Disclaimer : Haikyuu! adalah mahakarya milik Furudate Haruichi-sensei [saya tidak mengambil keuntungan dalam bentuk apa pun. Cerita ini dibuat hanya sebagai kesenangan semata dan terapi menulis]
Warning : au, miss typo(s), plot rush, and other stuffs.
Terima kasih yang sudah mampir. Selamat membaca!
.
vibes
a Haikyuu! fanfiction, written by Em
.
Kiyoko Shimizu melangkah gontai memasuki apartemen sedetik usai bantingan pintu berbunyi di balik punggungnya. Melempar tas tangan, blazer kantor, hingga meletakkan kacamata sembarang tempat adalah yang ia lakukan sementara satu tangannya memijit pangkal hidung dan tubuhnya ambruk di atas futon, terlentang.
Ukai Keishin membiarkan asap di ujung rokoknya menyebar bebas selagi ia melirik lewat ekor mata dengan dahi yang berkerut, "Sudah pulang?" katanya. "Tidak kedengaran suara apa-apa."
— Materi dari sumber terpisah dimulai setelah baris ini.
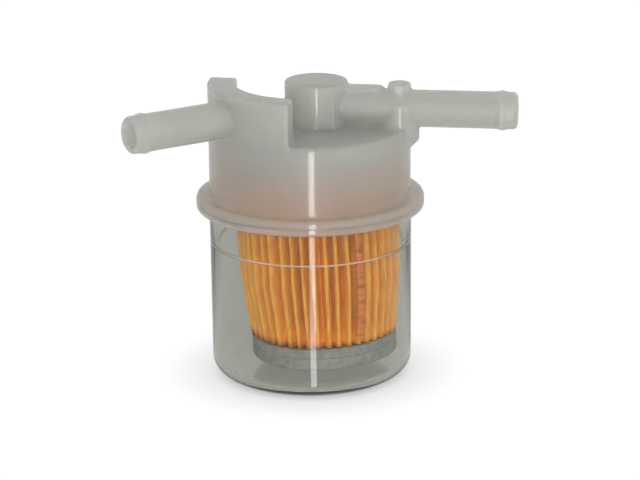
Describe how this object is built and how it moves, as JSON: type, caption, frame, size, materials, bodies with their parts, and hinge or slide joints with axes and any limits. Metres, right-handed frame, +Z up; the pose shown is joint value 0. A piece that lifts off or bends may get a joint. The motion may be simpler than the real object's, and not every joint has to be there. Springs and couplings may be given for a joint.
{
  "type": "fuel filter",
  "caption": "Throw-away in-line fuel filter: milky plastic housing with two angled hose nipples, welded to a clear bowl that shows a pleated paper element.",
  "frame": {"origin": "centre of the clear bowl's flat underside, on the body's axis", "axes": "+Z up along the body's axis, +X along the outlet nipple; the inlet nipple points 221 degrees round from +X, seen from above"},
  "size_m": [0.083, 0.0582, 0.0674],
  "materials": {
    "milky_nylon": "uncoloured translucent nylon, as moulded, smooth and slightly glossy",
    "clear_nylon": "clear nylon, as moulded, polished inside and out",
    "filter_paper": "resin-treated orange filter paper, matt, folded in sharp pleats",
    "seam_glue": "dried glue strip soaked into the paper",
    "grey_plastisol": "cured grey plastisol potting, matt and slightly lumpy",
    "end_cap": "grey pressed end cap, matt, finely mottled",
    "support_plastic": "natural plastic, as moulded",
    "seal_rubber": "black nitrile rubber, smooth"
  },
  "bodies": {
    "root": {"upper_housing": "milky_nylon", "lower_bowl": "clear_nylon", "filter_paper": "filter_paper", "paper_seam": "seam_glue", "centre_tube": "support_plastic", "upper_potting": "grey_plastisol", "upper_end_cap": "end_cap", "lower_potting": "grey_plastisol", "lower_end_cap": "end_cap", "outlet_seal": "seal_rubber"}
  },
  "joints": []
}
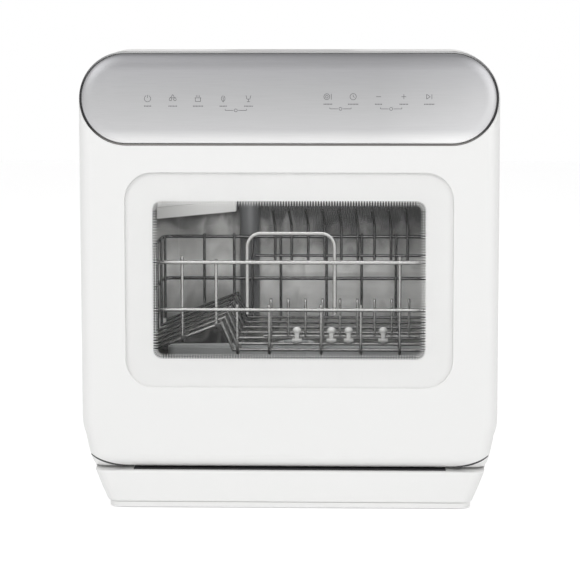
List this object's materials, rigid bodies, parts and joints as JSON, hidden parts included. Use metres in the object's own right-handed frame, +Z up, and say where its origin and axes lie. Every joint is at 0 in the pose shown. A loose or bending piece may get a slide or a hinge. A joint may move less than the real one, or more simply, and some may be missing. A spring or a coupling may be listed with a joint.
{
  "type": "countertop dishwasher",
  "caption": "Compact countertop dishwasher with a drop-down window door, pill-shaped control panel, sliding wire basket, spray arm, filter and top-filled water tank.",
  "frame": {"origin": "centre of the bounding box in plan, on the worktop under the feet", "axes": "+Z up, +Y from the door towards the back, +X to the right as seen from the front"},
  "size_m": [0.42, 0.435, 0.463],
  "materials": {
    "white_steel": "satin",
    "grey_steel": "satin",
    "screw_steel": "plain",
    "white_plastic": "semi-gloss",
    "grey_plastic": "matte",
    "dark_plastic": "matte",
    "rubber": "matte",
    "stainless": "brushed",
    "clear_glass": "clear",
    "white_glass": "clear with a white border",
    "brushed_alu": "brushed",
    "dark_chrome": "dark",
    "tank_plastic": "translucent",
    "board": "board",
    "coated_wire": "nylon coated",
    "spring_steel": "oiled"
  },
  "bodies": {
    "cabinet": {"cabinet_wrap": "white_steel", "rear_cover": "grey_steel", "rear_screws": "screw_steel", "base_tray": "white_plastic", "base_skirt": "white_plastic", "rubber_feet": "rubber", "plinth": "white_plastic", "tub_frame": "grey_plastic", "door_gasket": "rubber", "tub": "stainless", "basket_rails": "grey_plastic", "riser_duct": "grey_plastic", "drying_hood": "grey_plastic", "fan_housing": "dark_plastic", "sump": "dark_plastic", "filter_plate": "stainless", "sump_heater": "stainless", "wash_pump": "dark_plastic", "sump_hose": "rubber", "arm_post": "grey_plastic", "drain_pump": "dark_plastic", "drain_hose": "rubber", "drain_spigot": "grey_plastic", "water_tank": "tank_plastic", "tank_saddles": "grey_plastic", "fill_funnel": "white_plastic", "inlet_valve": "white_plastic", "tank_hose": "rubber", "power_board": "board", "cord_gland": "dark_plastic", "hinge_brackets": "grey_steel", "hinge_pins": "screw_steel", "hinge_springs": "spring_steel", "door_lock": "white_plastic"},
    "door": {"door_shell": "white_plastic", "door_glass": "white_glass", "door_liner": "stainless", "inner_pane": "clear_glass", "pane_gasket": "rubber", "control_panel": "brushed_alu", "panel_trim": "dark_chrome", "control_board": "board", "door_pull": "dark_plastic", "hinge_arms": "grey_steel", "lock_strike": "grey_steel", "dispenser_cup": "grey_plastic"},
    "dispenser_slider": {"dispenser_lid": "grey_plastic"},
    "basket": {"basket_rims": "coated_wire", "basket_stringers": "coated_wire", "basket_ribs": "coated_wire", "basket_handle": "coated_wire", "rear_comb": "coated_wire", "comb_clips": "white_plastic", "basket_glides": "white_plastic"},
    "folding_comb": {"plate_comb": "coated_wire"},
    "arm": {"spray_arm": "grey_plastic"},
    "filter": {"filter_cup": "grey_plastic"},
    "fan": {"fan_rotor": "dark_plastic"},
    "filler_lid": {"fill_lid": "white_plastic"},
    "float": {"overflow_float": "white_plastic"}
  },
  "joints": [
    {"name": "door_hinge", "type": "hinge", "parent": "cabinet", "child": "door", "pos_m": [0, -0.1935, 0.065], "axis": [1, 0, 0], "range_deg": [0, 90]},
    {"name": "basket_slide", "type": "slide", "parent": "cabinet", "child": "basket", "axis": [0, -1, 0], "range_m": [0, 0.166]},
    {"name": "comb_fold", "type": "hinge", "parent": "basket", "child": "folding_comb", "pos_m": [0, -0.1105, 0.16155], "axis": [-1, 0, 0], "range_deg": [0, 85]},
    {"name": "dispenser_slide", "type": "slide", "parent": "door", "child": "dispenser_slider", "axis": [-1, 0, 0], "range_m": [0, 0.054]},
    {"name": "arm_spin", "type": "hinge", "parent": "cabinet", "child": "arm", "pos_m": [0, -0.0127, 0.13], "axis": [0, 0, 1], "continuous": true},
    {"name": "filter_twist", "type": "hinge", "parent": "cabinet", "child": "filter", "pos_m": [0.07, -0.0957, 0.09], "axis": [0, 0, 1], "range_deg": [0, 60]},
    {"name": "fan_spin", "type": "hinge", "parent": "cabinet", "child": "fan", "pos_m": [-0.12, 0.1545, 0.2934], "axis": [0, 1, 0], "continuous": true},
    {"name": "filler_lid_hinge", "type": "hinge", "parent": "cabinet", "child": "filler_lid", "pos_m": [-0.128, -0.022, 0.4606], "axis": [-1, 0, 0], "range_deg": [0, 100]},
    {"name": "float_rise", "type": "slide", "parent": "cabinet", "child": "float", "axis": [0, 0, 1], "range_m": [0, 0.006]}
  ],
  "couplings": [
    {"joint": "basket_slide", "follows": "door_hinge", "m_per_rad": 0.105}
  ]
}
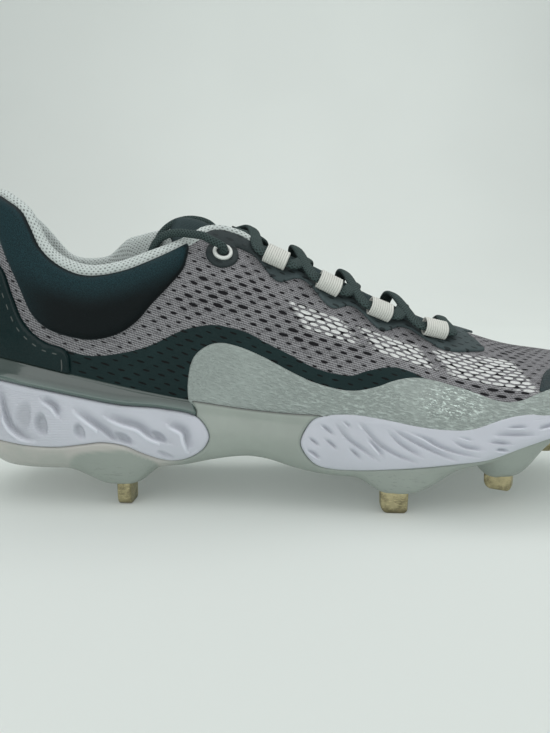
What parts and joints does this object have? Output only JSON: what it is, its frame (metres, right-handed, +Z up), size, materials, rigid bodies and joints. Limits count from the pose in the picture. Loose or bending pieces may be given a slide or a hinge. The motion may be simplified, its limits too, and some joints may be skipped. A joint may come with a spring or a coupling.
{
  "type": "baseball cleat",
  "caption": "Low right-foot baseball cleat with a mesh upper, padded ankle collar, webbing lace loops, split foam midsole and a moulded plate with metal studs.",
  "frame": {"origin": "on the floor under the middle of the shoe's outline", "axes": "+X towards the toe, +Y towards the inner side of the foot, +Z up"},
  "size_m": [0.2986, 0.099, 0.1288],
  "materials": {
    "knit_mesh": "matt heathered knit",
    "ankle_fabric": "smooth padded fabric",
    "lining_knit": "speckled knit",
    "counter_film": "glossy film",
    "side_film": "satin fused film",
    "toe_film": "satin fused film",
    "stay_film": "matt",
    "tongue_fabric": "matt padded fabric",
    "insole_foam": "matt",
    "midsole_foam": "satin moulded foam",
    "rand": "glossy",
    "plate": "satin moulded plate",
    "stud_metal": "worn nickel plate",
    "webbing": "ribbed tape",
    "eyelet": "satin",
    "lace": "braided"
  },
  "bodies": {
    "root": {"upper": "knit_mesh", "ankle_panel": "ankle_fabric", "collar_lining": "lining_knit", "heel_counter": "counter_film", "side_film": "side_film", "toe_cap": "toe_film", "lace_stay": "stay_film", "tongue": "tongue_fabric", "insole": "insole_foam", "heel_foam": "midsole_foam", "forefoot_foam": "midsole_foam", "heel_rand": "rand", "outsole_plate": "plate", "lace_crossings": "lace", "lace_end_lateral": "lace", "lace_end_medial": "lace", "eyelet_lateral": "eyelet", "eyelet_medial": "eyelet", "lace_loop_lateral_1": "webbing", "lace_loop_lateral_2": "webbing", "lace_loop_lateral_3": "webbing", "lace_loop_lateral_4": "webbing", "lace_loop_medial_1": "webbing", "lace_loop_medial_2": "webbing", "lace_loop_medial_3": "webbing", "lace_loop_medial_4": "webbing", "stud_heel_lateral": "stud_metal", "stud_heel_medial": "stud_metal", "stud_ball_lateral": "stud_metal", "stud_ball_medial": "stud_metal", "stud_toe_lateral": "stud_metal", "stud_toe_medial": "stud_metal", "stud_toe_middle": "stud_metal"}
  },
  "joints": []
}
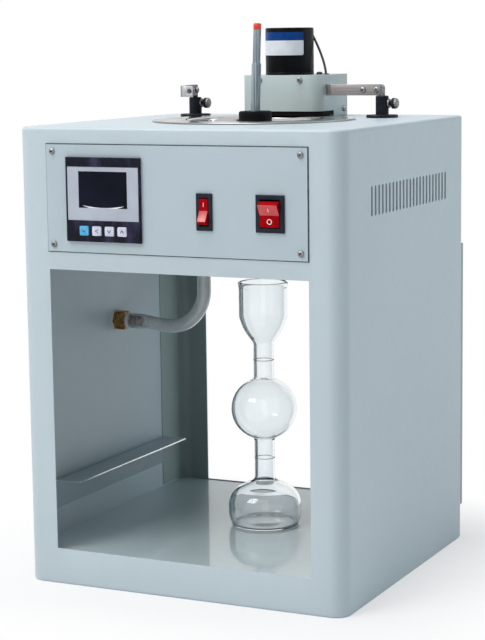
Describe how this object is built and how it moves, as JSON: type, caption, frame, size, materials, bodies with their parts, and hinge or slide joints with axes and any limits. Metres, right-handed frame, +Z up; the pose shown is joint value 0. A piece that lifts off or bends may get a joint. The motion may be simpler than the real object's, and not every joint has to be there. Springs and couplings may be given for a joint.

Shimizu menghela napas dan mengangkat sebelah tangan tanpa keinginan untuk menoleh. "Buka jendelanya saat kau merokok, Senior. Aku bisa mati kehabisan napas."
Keishin mendengus pendek, melontar protes halus, namun tetap beranjak dari kursi untuk menyibak jendela. Polusi malam lolos menerpa wajahnya. "Kau sudah makan? Mau kubuatkan ramen, Shimizu?"
Shimizu lelah, sangat lelah. Saking lelahnya, ia hampir bisa melihat tumpukan pekerjaannya berpindah ke atas nakas di samping ranjang. Tuhan, harusnya Shimizu mendengar nasihat Keishin untuk tidak mengambil jam kerja di hari minggu. Menghela napas keras, ia menggeleng, cepat-cepat, meski tahu Keishin tak bisa melihatnya. "Aku hanya butuh tidur, Senior."
"Bersama?" Keishin mengucapkan dengan nada setengah bergurau tanpa sungguh-sungguh menatap lawan bicaranya. Meski begitu, ia tahu, perempuan di balik punggungnya cukup mudah dibuat tersenyum.
"Aku sedang capek, lho. Sungguh."
"Aku tidak sedang bercanda juga, sih."
"Senior—"
"Ya, ya. Aku tahu."
"Tahu apa?"
"Kau sedang tidak berselera kuajak tidur bersama, begitu?"
Shimizu tahu ia terlampau mengenal dirinya sendiri. Hingga hampir tak pernah keliru ketika segudang pekerjaan dan tekanan lembur membuatnya frustrasi, dan menjebaknya membuat keputusan untuk pulang. Ia pikir tak ada rumah paling nyaman selain Keishin. Jadi, ia tidak bisa mencegah kedua sudut bibirnya yang melengkung ketika merasakan futon yang menahan beban tubuhnya berderit linu usai Keishin merangkak ikut bergabung.
Shimizu sudah bisa menebak ketika lelaki itu membuang napas ke wajahnya adalah sebuah kesengajaan. "Jadi…, bagaimana?" suara Keishin terdengar begitu berat dan dalam di telinga.
Perempuan itu mengepal lapisan futon, menahan senyum sekaligus tinjuan tak berarti. "Apanya?"
"Tidur bersama dulu atau mandi bersama?"
Tawanya naik satu tingkat lebih jelas dan Shimizu membiarkannya. "Bahumu, aku hanya butuh bahumu, Senior."
Tapi Keishin tetaplah Keishin. Orang yang mengenalnya lebih baik dari siapapun. Memahaminya meski tanpa rengekan. Dan lelaki itu memilih untuk tidak berhenti di sana. "Kau bukan cuma harus dipeluk, Shimizu, tapi juga di cium, di sini, di sini, di sini, juga di sini."
Shimizu tak bisa mencegah tawanya yang lolos. Ajaib. Obat yang lelaki itu tempelkan di kening, pipi, hidung dan bibirnya, membuat kedua bahunya terasa ringan. Dan pelan-pelan ia mulai mengantuk. Sekarang Shimizu bingung, bagaimana harus melepaskan diri dari semua ini sementara ia pikir tubuhnya terlalu berat untuk bertemu air.
"Senior?"
"Hm?"
Shimizu semakin menenggelamkan wajah di ceruk leher Keishin sebelum tersenyum dan sungguh-sungguh berkata, "Sebaiknya mandi sekarang saja karena akan sangat buruk kalau tengah malam nanti."
Tawa Keishin menggema di kepalanya, di dadanya. "Baiklah, Istriku."
Kemudian Shimizu tahu—mereka tahu. Kepulangannya yang lebih awal ini tidak pernah salah.